Ignoring these tools and then crying foul is like complaining about not knowing how to cook while refusing to use a recipe book. Or like insisting your car doesn’t run well while stubbornly avoiding the owner’s manual. It’s like saying you can’t bake a cake because you don’t have an oven, while standing right in front of one and asking for a microwave version! 🍰🔧

Instead of blaming the file systems, maybe it’s time to get acquainted with these command-line tools. After all, just because a recipe book doesn’t have a flashy cover doesn’t mean it won’t make you the best cake in town! 🎂💻

Conclusion

At the very least, they should stop spewing nonsense in their problem statements. Complaining about data recovery being hard while ignoring powerful CLI tools is like bemoaning a broken sink while staring at the toolbox. It’s almost as if they’re deliberately ignoring the solution and then playing the victim-classic move!

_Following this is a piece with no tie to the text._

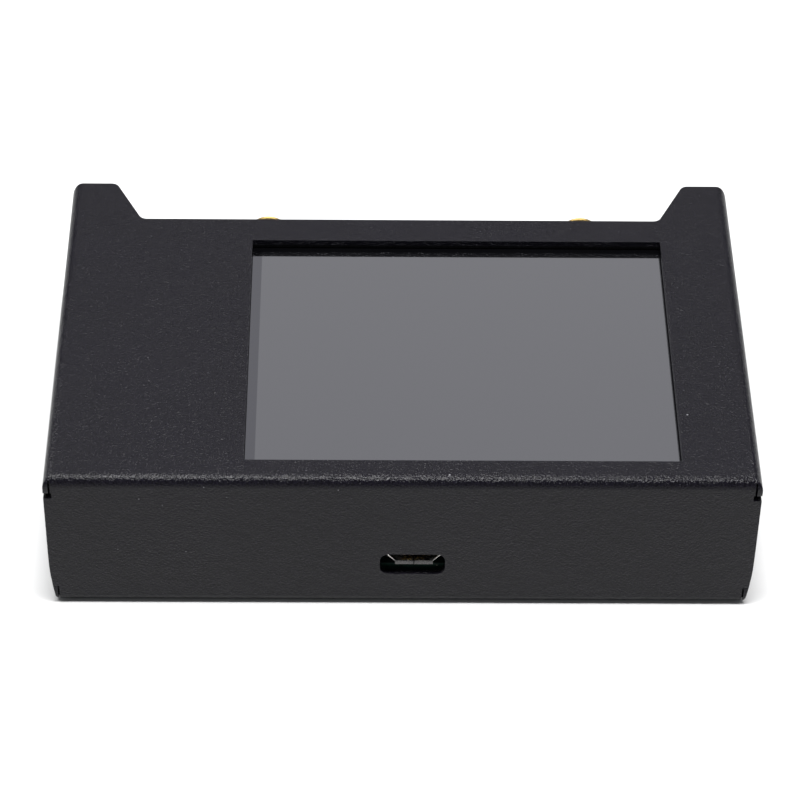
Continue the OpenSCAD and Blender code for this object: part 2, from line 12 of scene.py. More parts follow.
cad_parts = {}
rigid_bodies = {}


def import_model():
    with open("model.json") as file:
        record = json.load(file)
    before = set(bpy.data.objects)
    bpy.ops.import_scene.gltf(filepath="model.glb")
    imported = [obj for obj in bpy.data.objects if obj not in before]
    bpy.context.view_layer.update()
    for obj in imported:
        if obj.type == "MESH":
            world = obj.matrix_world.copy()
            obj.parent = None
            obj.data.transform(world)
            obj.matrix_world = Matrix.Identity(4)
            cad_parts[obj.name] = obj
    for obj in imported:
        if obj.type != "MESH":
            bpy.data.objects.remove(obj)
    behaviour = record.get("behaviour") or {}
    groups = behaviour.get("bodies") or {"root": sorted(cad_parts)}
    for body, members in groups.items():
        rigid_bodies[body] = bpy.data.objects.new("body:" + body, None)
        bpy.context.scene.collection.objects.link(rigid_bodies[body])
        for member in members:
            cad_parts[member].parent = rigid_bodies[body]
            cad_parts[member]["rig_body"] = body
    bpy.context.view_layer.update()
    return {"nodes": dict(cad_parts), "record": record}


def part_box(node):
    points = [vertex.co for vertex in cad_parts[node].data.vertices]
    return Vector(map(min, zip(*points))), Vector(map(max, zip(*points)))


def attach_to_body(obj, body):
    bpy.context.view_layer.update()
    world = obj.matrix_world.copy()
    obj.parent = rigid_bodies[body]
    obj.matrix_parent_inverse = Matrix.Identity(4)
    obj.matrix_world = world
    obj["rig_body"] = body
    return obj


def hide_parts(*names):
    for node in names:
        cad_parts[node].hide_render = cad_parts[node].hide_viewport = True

In reality, both XFS and Btrfs have their strengths, and while they may introduce complexities, they also come equipped with powerful tools for tackling data recovery. Relying solely on a flashy GUI might seem like the easy route, but the real magic happens with those gritty command-line tools that get into the nuts and bolts of recovery. So, rather than blaming the file systems, maybe it’s time to roll up our sleeves, learn those CLI commands, and get the job done. After all, mastering the command line isn’t about having the shiniest interface; it’s about wielding the true power of data recovery. Let’s stop playing the victim and start appreciating the tools that were literally made for this job!